## RECORDED INFORMATION
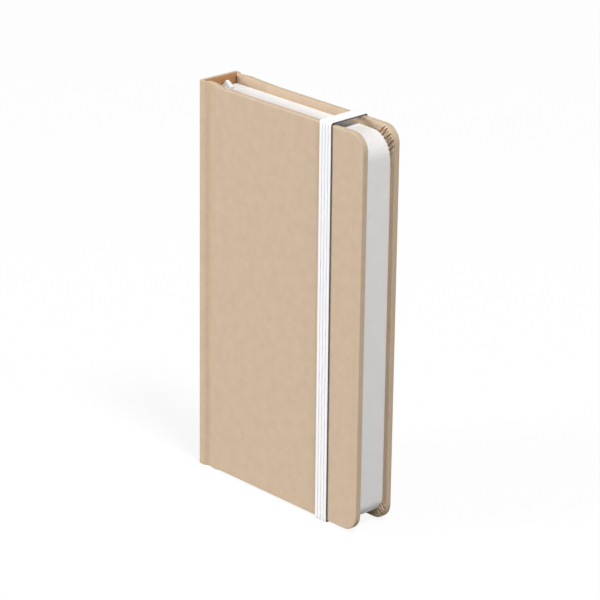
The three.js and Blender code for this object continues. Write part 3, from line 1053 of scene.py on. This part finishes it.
def ribbon_line():
    """Near edge, sideways turn, outward lean and height of the ribbon, from glued end to loose end."""
    raised_x = RIBBON_RAISED_PLACE[0]
    crest = TEXT_HEAD + RIBBON_HUMP
    stations = [(RIBBON_GLUED_PLACE, QUARTER, 0.0, z) for z in spread(RIBBON_GLUED_END, TEXT_HEAD, 4)]
    for share in spread(0.0, 1.0, 12)[1:]:
        place = Vector(RIBBON_GLUED_PLACE).lerp(Vector(RIBBON_RAISED_PLACE), share)
        height = TEXT_HEAD + RIBBON_HUMP * math.sin(share * QUARTER)
        stations.append((place, QUARTER * (1 - share), 0.0, height))
    for lean in spread(0.0, math.pi, 8)[1:]:
        place = (raised_x, RIBBON_LOOSE_Y + RIBBON_ROLL * (1 + math.cos(lean)))
        stations.append((place, 0.0, lean, crest + RIBBON_ROLL * math.sin(lean)))
    for z in spread(TEXT_HEAD - 1, RIBBON_LOOSE_END, 20):
        stations.append(((raised_x, RIBBON_LOOSE_Y), 0.0, math.pi, z))
    return stations


def make_ribbon(material):
    """The white ribbon: glued to the folds, over the text block's head and down between the leaves."""
    across_steps = 8
    shape = bmesh.new()
    weave_map = shape.loops.layers.uv.new("UVMap")
    places = {}
    rings = []
    travelled = 0.0
    before = None
    for (near_x, near_y), turn, lean, z in ribbon_line():
        wide = Vector((math.cos(turn), math.sin(turn), 0))
        out = Vector((-math.sin(turn) * math.cos(lean), math.cos(turn) * math.cos(lean), math.sin(lean)))
        start = Vector((near_x, near_y, z))
        if before is not None:
            travelled += (start - before).length
        before = start
        ring = []
        for side, order in ((-1, range(across_steps + 1)), (1, range(across_steps, -1, -1))):
            for k in order:
                share = k / across_steps
                place = start + wide * (RIBBON_WIDTH * share) + out * (RIBBON_HALF * side)
                if place.z > TEXT_HEAD:
                    droop = RIBBON_DROOP * ((share - RIBBON_CREST) / (1 - RIBBON_CREST)) ** 2
                    place.z = TEXT_HEAD + (place.z - TEXT_HEAD) * (1 - droop)
                vertex = shape.verts.new(at(*place))
                places[vertex] = (RIBBON_WIDTH * share * MM, travelled * MM)
                ring.append(vertex)
        rings.append(ring)
    join_rings(shape, rings)
    for face in shape.faces:
        for loop in face.loops:
            loop[weave_map].uv = places[loop.vert]
    piece = mesh_object("ribbon", shape, material, 60)
    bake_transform(piece)
    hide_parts("ribbon_marker")


# Setting

def make_light(name, place, size, power):
    """A square softbox that faces the book."""
    data = bpy.data.lights.new(name, "AREA")
    data.shape = "SQUARE"
    data.size = size
    data.energy = power
    light = scene_object(name, data)
    light.location = place
    light.rotation_euler = (Vector(LIGHT_AIM) - Vector(place)).to_track_quat("-Z", "Y").to_euler()


def make_world():
    """Even white studio light; the camera sees plain white."""
    world = bpy.data.worlds.new("studio")
    world.use_nodes = True
    bpy.context.scene.world = world
    tree = world.node_tree
    tree.nodes.clear()
    output = tree.nodes.new("ShaderNodeOutputWorld")
    seen = add_node(tree, "ShaderNodeBackground", Color=(1, 1, 1, 1), Strength=1.0)
    shed = add_node(tree, "ShaderNodeBackground", Color=(1, 1, 1, 1), Strength=ROOM_STRENGTH)
    path = tree.nodes.new("ShaderNodeLightPath")
    pick = tree.nodes.new("ShaderNodeMixShader")
    direct = math_node(tree, "MAXIMUM", path.outputs["Is Camera Ray"], path.outputs["Is Glossy Ray"])
    tree.links.new(direct, pick.inputs[0])
    tree.links.new(shed.outputs[0], pick.inputs[1])
    tree.links.new(seen.outputs[0], pick.inputs[2])
    tree.links.new(pick.outputs[0], output.inputs[0])


def make_floor():
    """A wide table that the camera sees as white, with the book's soft shadow on it."""
    shape = bmesh.new()
    half = TABLE_SIZE / 2
    corners = ((-half, -half, 0), (half, -half, 0), (half, half, 0), (-half, half, 0))
    shape.faces.new([shape.verts.new(corner) for corner in corners])
    shader = Shader("white table")
    seen = shader.add("ShaderNodeLightPath").outputs["Is Camera Ray"]
    shader.link(shader.mix(seen, TABLE_BOUNCE, TABLE_SEEN), shader.surface.inputs["Base Color"])
    shader.surface.inputs["Roughness"].default_value = 0.9
    glow = shader.add("ShaderNodeEmission", Strength=1.0)
    pick = shader.add("ShaderNodeMixShader")
    output = shader.tree.nodes["Material Output"]
    shader.link(math_node(shader.tree, "MULTIPLY", seen, TABLE_GLOW), pick.inputs[0])
    shader.link(shader.surface.outputs[0], pick.inputs[1])
    shader.link(glow.outputs[0], pick.inputs[2])
    shader.link(pick.outputs[0], output.inputs["Surface"])
    mesh_object("floor", shape, shader.material)


def main():
    """Dress the CAD model and set up its picture."""
    bpy.context.scene.view_settings.view_transform = "Standard"
    make_camera()
    paints = make_materials()
    for paint, nodes in (
        ("board", ("front_board", "back_board")),
        ("kraft", ("spine_lining",)),
        ("gauze", ("spine_mull",)),
        ("thread", [f"binding_thread_{number}" for number in range(1, 5)]),
        ("elastic", ("elastic_end_head", "elastic_end_tail")),
    ):
        for node in nodes:
            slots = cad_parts[node].data.materials
            slots.clear()
            slots.append(paints[paint])
    make_front_sheet(paints["kraft"])
    make_back_sheet(paints["kraft"])
    make_spine_shade_strip(paints["spine_shade_paper"])
    make_spine_board(paints["board"])
    for cover, side, body in COVERS:
        for end in ("head", "tail"):
            make_corner_pleats(f"{cover}_{end}_pleats", side, body, end == "head", paints["kraft"])
    make_endpapers(paints["endpaper"])
    make_flyleaves(paints["endpaper"])
    make_sections(paints["page"])
    make_band(paints["elastic"], paints["band_shade"])
    make_ribbon(paints["satin"])
    make_floor()
    make_world()
    for name, place, size, power in SOFTBOXES:
        make_light(name, place, size, power)


main()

## SET TASK
Look over the listing above. Pick out and copy every line that includes "from".

## RESPONSE TO THIS EXERCISE
The three.js and Blender code for this object continues. Write part 3, from line 1053 of scene.py on. This part finishes it.
    """Near edge, sideways turn, outward lean and height of the ribbon, from glued end to loose end."""